> TASK INSTRUCTIONS
The complete listing should be restated exactly.

═════ INFORMATION SUPPLIED

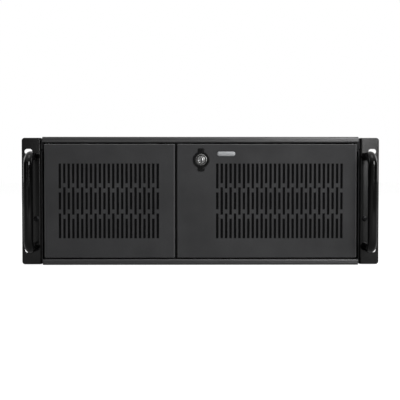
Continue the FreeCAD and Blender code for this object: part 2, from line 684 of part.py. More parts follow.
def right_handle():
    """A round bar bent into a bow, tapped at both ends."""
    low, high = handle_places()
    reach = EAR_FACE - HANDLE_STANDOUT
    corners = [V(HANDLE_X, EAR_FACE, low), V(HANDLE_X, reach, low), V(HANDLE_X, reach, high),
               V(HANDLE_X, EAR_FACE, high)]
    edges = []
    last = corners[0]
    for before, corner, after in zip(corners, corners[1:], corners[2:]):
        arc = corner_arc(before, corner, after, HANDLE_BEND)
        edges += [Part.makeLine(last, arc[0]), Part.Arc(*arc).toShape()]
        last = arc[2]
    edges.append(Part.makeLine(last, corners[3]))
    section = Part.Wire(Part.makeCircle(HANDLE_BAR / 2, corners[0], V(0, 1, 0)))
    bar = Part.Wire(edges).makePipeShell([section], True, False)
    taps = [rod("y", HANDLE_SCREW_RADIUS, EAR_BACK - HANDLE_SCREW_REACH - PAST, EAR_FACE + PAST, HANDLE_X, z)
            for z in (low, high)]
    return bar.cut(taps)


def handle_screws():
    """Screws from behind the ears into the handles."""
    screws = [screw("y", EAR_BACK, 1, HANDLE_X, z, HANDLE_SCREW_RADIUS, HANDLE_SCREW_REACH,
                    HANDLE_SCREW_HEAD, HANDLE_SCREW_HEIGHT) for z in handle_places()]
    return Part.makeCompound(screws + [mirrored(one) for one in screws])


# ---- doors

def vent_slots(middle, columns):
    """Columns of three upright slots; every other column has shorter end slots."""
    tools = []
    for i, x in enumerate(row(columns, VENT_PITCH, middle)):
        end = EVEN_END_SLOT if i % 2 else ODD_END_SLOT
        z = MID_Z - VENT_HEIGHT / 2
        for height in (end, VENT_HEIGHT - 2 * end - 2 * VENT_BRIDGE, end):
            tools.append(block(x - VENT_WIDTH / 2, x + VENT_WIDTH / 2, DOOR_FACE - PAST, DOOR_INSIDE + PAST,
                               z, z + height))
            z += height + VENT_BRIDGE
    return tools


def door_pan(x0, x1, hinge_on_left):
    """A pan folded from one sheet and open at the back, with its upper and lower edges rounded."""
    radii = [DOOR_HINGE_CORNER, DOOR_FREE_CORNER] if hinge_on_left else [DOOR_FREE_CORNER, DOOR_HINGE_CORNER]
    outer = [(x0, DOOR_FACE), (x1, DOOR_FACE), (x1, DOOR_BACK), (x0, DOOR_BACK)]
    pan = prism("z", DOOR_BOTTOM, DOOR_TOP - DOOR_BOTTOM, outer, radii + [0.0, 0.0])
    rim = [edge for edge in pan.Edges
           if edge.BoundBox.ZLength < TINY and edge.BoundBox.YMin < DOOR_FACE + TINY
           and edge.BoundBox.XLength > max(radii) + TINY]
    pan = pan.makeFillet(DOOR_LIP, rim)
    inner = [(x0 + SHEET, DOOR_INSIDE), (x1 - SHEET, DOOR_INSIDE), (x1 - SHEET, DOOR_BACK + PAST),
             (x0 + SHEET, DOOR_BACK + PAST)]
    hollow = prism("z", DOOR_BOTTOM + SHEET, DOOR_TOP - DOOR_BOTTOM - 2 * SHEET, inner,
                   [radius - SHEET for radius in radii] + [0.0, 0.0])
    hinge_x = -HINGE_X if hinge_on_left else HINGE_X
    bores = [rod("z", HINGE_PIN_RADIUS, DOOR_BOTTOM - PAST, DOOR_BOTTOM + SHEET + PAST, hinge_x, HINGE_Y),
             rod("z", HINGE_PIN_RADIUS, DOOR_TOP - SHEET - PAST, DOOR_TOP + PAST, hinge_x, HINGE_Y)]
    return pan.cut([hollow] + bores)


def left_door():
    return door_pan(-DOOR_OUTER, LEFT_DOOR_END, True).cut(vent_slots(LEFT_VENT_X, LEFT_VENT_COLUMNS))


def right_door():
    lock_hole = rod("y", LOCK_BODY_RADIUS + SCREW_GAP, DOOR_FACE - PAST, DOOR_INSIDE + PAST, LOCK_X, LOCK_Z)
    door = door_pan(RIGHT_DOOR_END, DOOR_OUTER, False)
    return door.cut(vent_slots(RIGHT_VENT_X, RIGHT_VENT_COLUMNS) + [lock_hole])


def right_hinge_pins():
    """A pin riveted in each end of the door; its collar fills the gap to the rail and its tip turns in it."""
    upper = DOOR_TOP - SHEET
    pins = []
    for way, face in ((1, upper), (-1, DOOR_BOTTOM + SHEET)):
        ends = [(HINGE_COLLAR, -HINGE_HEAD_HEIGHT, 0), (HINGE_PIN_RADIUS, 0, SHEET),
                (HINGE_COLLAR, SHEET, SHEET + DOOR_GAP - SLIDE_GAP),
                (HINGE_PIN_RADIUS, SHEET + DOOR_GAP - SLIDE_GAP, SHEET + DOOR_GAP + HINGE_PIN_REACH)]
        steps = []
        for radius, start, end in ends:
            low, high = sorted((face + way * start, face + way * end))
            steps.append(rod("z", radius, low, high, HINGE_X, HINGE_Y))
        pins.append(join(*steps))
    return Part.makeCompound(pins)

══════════

> REPLY
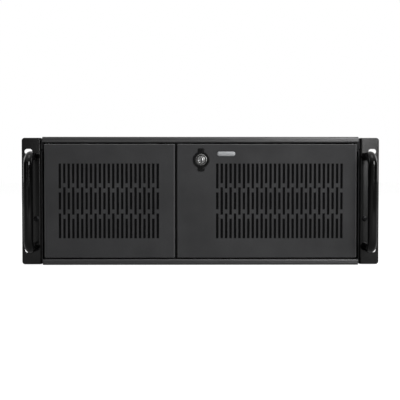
Continue the FreeCAD and Blender code for this object: part 2, from line 684 of part.py. More parts follow.
def right_handle():
    """A round bar bent into a bow, tapped at both ends."""
    low, high = handle_places()
    reach = EAR_FACE - HANDLE_STANDOUT
    corners = [V(HANDLE_X, EAR_FACE, low), V(HANDLE_X, reach, low), V(HANDLE_X, reach, high),
               V(HANDLE_X, EAR_FACE, high)]
    edges = []
    last = corners[0]
    for before, corner, after in zip(corners, corners[1:], corners[2:]):
        arc = corner_arc(before, corner, after, HANDLE_BEND)
        edges += [Part.makeLine(last, arc[0]), Part.Arc(*arc).toShape()]
        last = arc[2]
    edges.append(Part.makeLine(last, corners[3]))
    section = Part.Wire(Part.makeCircle(HANDLE_BAR / 2, corners[0], V(0, 1, 0)))
    bar = Part.Wire(edges).makePipeShell([section], True, False)
    taps = [rod("y", HANDLE_SCREW_RADIUS, EAR_BACK - HANDLE_SCREW_REACH - PAST, EAR_FACE + PAST, HANDLE_X, z)
            for z in (low, high)]
    return bar.cut(taps)


def handle_screws():
    """Screws from behind the ears into the handles."""
    screws = [screw("y", EAR_BACK, 1, HANDLE_X, z, HANDLE_SCREW_RADIUS, HANDLE_SCREW_REACH,
                    HANDLE_SCREW_HEAD, HANDLE_SCREW_HEIGHT) for z in handle_places()]
    return Part.makeCompound(screws + [mirrored(one) for one in screws])


# ---- doors

def vent_slots(middle, columns):
    """Columns of three upright slots; every other column has shorter end slots."""
    tools = []
    for i, x in enumerate(row(columns, VENT_PITCH, middle)):
        end = EVEN_END_SLOT if i % 2 else ODD_END_SLOT
        z = MID_Z - VENT_HEIGHT / 2
        for height in (end, VENT_HEIGHT - 2 * end - 2 * VENT_BRIDGE, end):
            tools.append(block(x - VENT_WIDTH / 2, x + VENT_WIDTH / 2, DOOR_FACE - PAST, DOOR_INSIDE + PAST,
                               z, z + height))
            z += height + VENT_BRIDGE
    return tools


def door_pan(x0, x1, hinge_on_left):
    """A pan folded from one sheet and open at the back, with its upper and lower edges rounded."""
    radii = [DOOR_HINGE_CORNER, DOOR_FREE_CORNER] if hinge_on_left else [DOOR_FREE_CORNER, DOOR_HINGE_CORNER]
    outer = [(x0, DOOR_FACE), (x1, DOOR_FACE), (x1, DOOR_BACK), (x0, DOOR_BACK)]
    pan = prism("z", DOOR_BOTTOM, DOOR_TOP - DOOR_BOTTOM, outer, radii + [0.0, 0.0])
    rim = [edge for edge in pan.Edges
           if edge.BoundBox.ZLength < TINY and edge.BoundBox.YMin < DOOR_FACE + TINY
           and edge.BoundBox.XLength > max(radii) + TINY]
    pan = pan.makeFillet(DOOR_LIP, rim)
    inner = [(x0 + SHEET, DOOR_INSIDE), (x1 - SHEET, DOOR_INSIDE), (x1 - SHEET, DOOR_BACK + PAST),
             (x0 + SHEET, DOOR_BACK + PAST)]
    hollow = prism("z", DOOR_BOTTOM + SHEET, DOOR_TOP - DOOR_BOTTOM - 2 * SHEET, inner,
                   [radius - SHEET for radius in radii] + [0.0, 0.0])
    hinge_x = -HINGE_X if hinge_on_left else HINGE_X
    bores = [rod("z", HINGE_PIN_RADIUS, DOOR_BOTTOM - PAST, DOOR_BOTTOM + SHEET + PAST, hinge_x, HINGE_Y),
             rod("z", HINGE_PIN_RADIUS, DOOR_TOP - SHEET - PAST, DOOR_TOP + PAST, hinge_x, HINGE_Y)]
    return pan.cut([hollow] + bores)


def left_door():
    return door_pan(-DOOR_OUTER, LEFT_DOOR_END, True).cut(vent_slots(LEFT_VENT_X, LEFT_VENT_COLUMNS))


def right_door():
    lock_hole = rod("y", LOCK_BODY_RADIUS + SCREW_GAP, DOOR_FACE - PAST, DOOR_INSIDE + PAST, LOCK_X, LOCK_Z)
    door = door_pan(RIGHT_DOOR_END, DOOR_OUTER, False)
    return door.cut(vent_slots(RIGHT_VENT_X, RIGHT_VENT_COLUMNS) + [lock_hole])


def right_hinge_pins():
    """A pin riveted in each end of the door; its collar fills the gap to the rail and its tip turns in it."""
    upper = DOOR_TOP - SHEET
    pins = []
    for way, face in ((1, upper), (-1, DOOR_BOTTOM + SHEET)):
        ends = [(HINGE_COLLAR, -HINGE_HEAD_HEIGHT, 0), (HINGE_PIN_RADIUS, 0, SHEET),
                (HINGE_COLLAR, SHEET, SHEET + DOOR_GAP - SLIDE_GAP),
                (HINGE_PIN_RADIUS, SHEET + DOOR_GAP - SLIDE_GAP, SHEET + DOOR_GAP + HINGE_PIN_REACH)]
        steps = []
        for radius, start, end in ends:
            low, high = sorted((face + way * start, face + way * end))
            steps.append(rod("z", radius, low, high, HINGE_X, HINGE_Y))
        pins.append(join(*steps))
    return Part.makeCompound(pins)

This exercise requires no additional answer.